-- Start Source data --

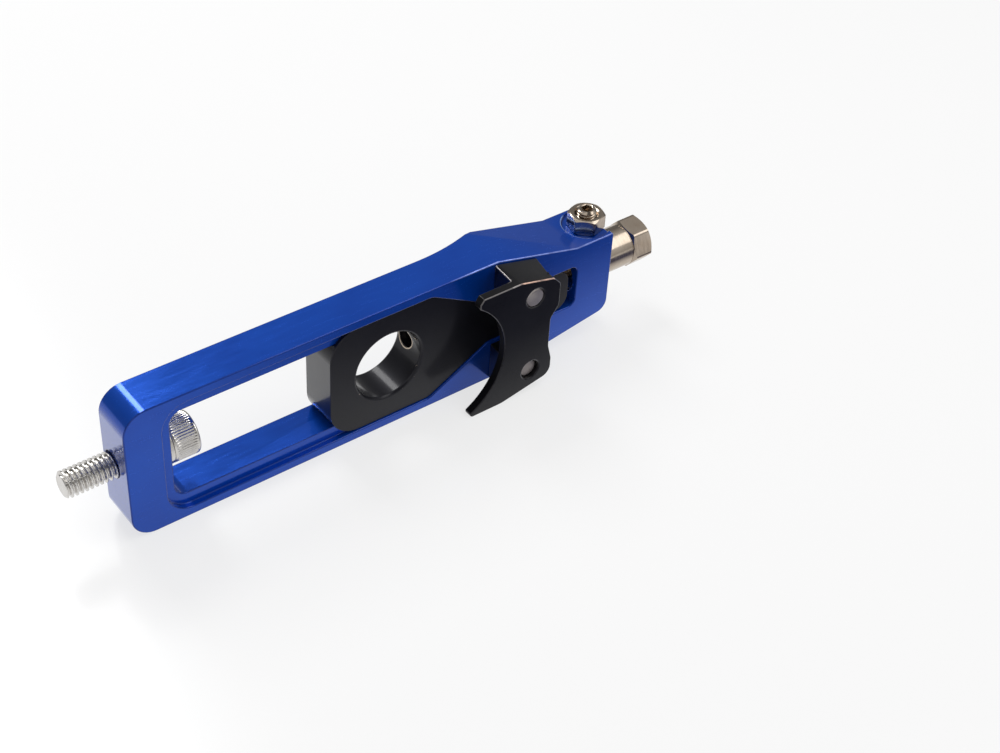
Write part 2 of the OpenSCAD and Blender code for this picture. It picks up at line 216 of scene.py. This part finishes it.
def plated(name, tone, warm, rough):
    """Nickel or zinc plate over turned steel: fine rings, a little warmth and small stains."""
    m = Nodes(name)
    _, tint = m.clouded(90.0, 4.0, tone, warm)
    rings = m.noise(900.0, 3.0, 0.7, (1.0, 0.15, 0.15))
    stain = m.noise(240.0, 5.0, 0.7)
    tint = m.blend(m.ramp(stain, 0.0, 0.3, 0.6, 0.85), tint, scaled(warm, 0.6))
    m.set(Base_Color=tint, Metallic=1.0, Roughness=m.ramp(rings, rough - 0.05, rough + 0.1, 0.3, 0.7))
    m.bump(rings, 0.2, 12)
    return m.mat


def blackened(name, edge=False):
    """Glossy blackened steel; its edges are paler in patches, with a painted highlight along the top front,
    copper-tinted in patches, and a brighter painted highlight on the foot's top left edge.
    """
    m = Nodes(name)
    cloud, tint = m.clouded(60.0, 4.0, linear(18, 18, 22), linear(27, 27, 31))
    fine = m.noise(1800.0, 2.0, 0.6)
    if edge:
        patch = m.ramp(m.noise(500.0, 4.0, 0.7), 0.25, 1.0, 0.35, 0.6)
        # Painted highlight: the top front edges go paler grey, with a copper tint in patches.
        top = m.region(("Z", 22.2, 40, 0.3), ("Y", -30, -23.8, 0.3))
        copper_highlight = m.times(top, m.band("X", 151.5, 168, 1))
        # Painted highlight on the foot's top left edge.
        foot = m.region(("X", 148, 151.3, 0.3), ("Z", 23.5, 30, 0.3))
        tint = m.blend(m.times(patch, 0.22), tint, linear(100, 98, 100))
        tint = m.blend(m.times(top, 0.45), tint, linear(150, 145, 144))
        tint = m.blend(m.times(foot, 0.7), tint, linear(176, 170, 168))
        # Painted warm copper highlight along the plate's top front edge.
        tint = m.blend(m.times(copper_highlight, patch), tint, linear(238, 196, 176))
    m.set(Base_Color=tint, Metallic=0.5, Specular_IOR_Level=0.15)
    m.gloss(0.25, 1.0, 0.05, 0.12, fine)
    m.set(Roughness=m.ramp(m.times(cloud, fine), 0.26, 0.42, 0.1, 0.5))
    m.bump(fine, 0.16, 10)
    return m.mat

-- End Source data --

# Task requirements
Return the listing above word for word.

# Answer in full
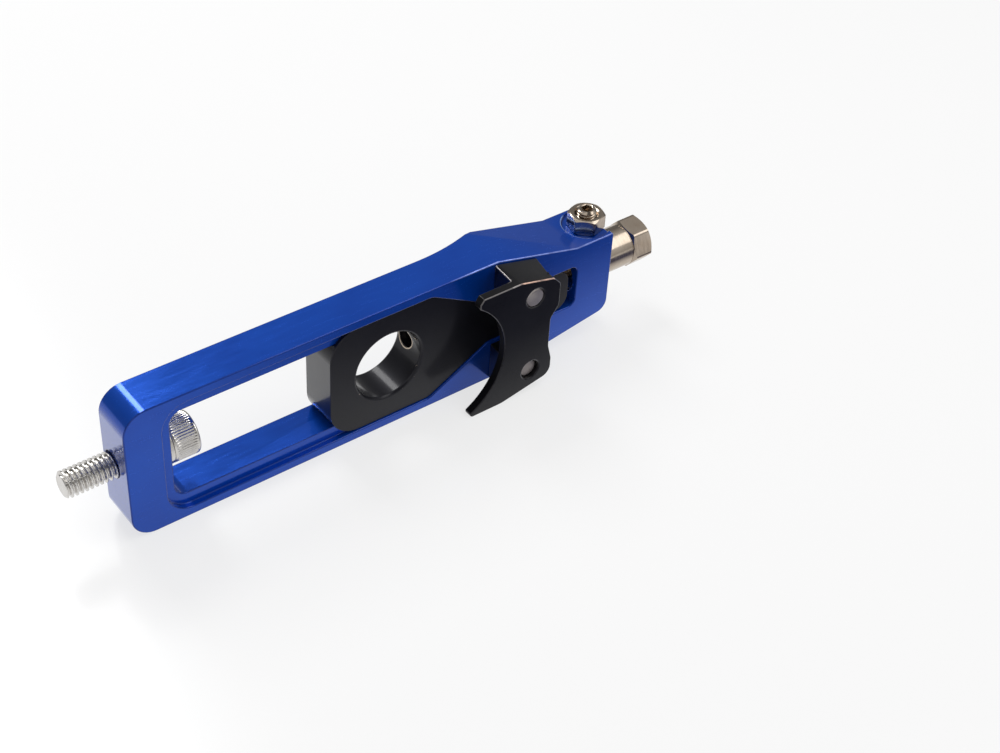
Write part 2 of the OpenSCAD and Blender code for this picture. It picks up at line 216 of scene.py. This part finishes it.
def plated(name, tone, warm, rough):
    """Nickel or zinc plate over turned steel: fine rings, a little warmth and small stains."""
    m = Nodes(name)
    _, tint = m.clouded(90.0, 4.0, tone, warm)
    rings = m.noise(900.0, 3.0, 0.7, (1.0, 0.15, 0.15))
    stain = m.noise(240.0, 5.0, 0.7)
    tint = m.blend(m.ramp(stain, 0.0, 0.3, 0.6, 0.85), tint, scaled(warm, 0.6))
    m.set(Base_Color=tint, Metallic=1.0, Roughness=m.ramp(rings, rough - 0.05, rough + 0.1, 0.3, 0.7))
    m.bump(rings, 0.2, 12)
    return m.mat


def blackened(name, edge=False):
    """Glossy blackened steel; its edges are paler in patches, with a painted highlight along the top front,
    copper-tinted in patches, and a brighter painted highlight on the foot's top left edge.
    """
    m = Nodes(name)
    cloud, tint = m.clouded(60.0, 4.0, linear(18, 18, 22), linear(27, 27, 31))
    fine = m.noise(1800.0, 2.0, 0.6)
    if edge:
        patch = m.ramp(m.noise(500.0, 4.0, 0.7), 0.25, 1.0, 0.35, 0.6)
        # Painted highlight: the top front edges go paler grey, with a copper tint in patches.
        top = m.region(("Z", 22.2, 40, 0.3), ("Y", -30, -23.8, 0.3))
        copper_highlight = m.times(top, m.band("X", 151.5, 168, 1))
        # Painted highlight on the foot's top left edge.
        foot = m.region(("X", 148, 151.3, 0.3), ("Z", 23.5, 30, 0.3))
        tint = m.blend(m.times(patch, 0.22), tint, linear(100, 98, 100))
        tint = m.blend(m.times(top, 0.45), tint, linear(150, 145, 144))
        tint = m.blend(m.times(foot, 0.7), tint, linear(176, 170, 168))
        # Painted warm copper highlight along the plate's top front edge.
        tint = m.blend(m.times(copper_highlight, patch), tint, linear(238, 196, 176))
    m.set(Base_Color=tint, Metallic=0.5, Specular_IOR_Level=0.15)
    m.gloss(0.25, 1.0, 0.05, 0.12, fine)
    m.set(Roughness=m.ramp(m.times(cloud, fine), 0.26, 0.42, 0.1, 0.5))
    m.bump(fine, 0.16, 10)
    return m.mat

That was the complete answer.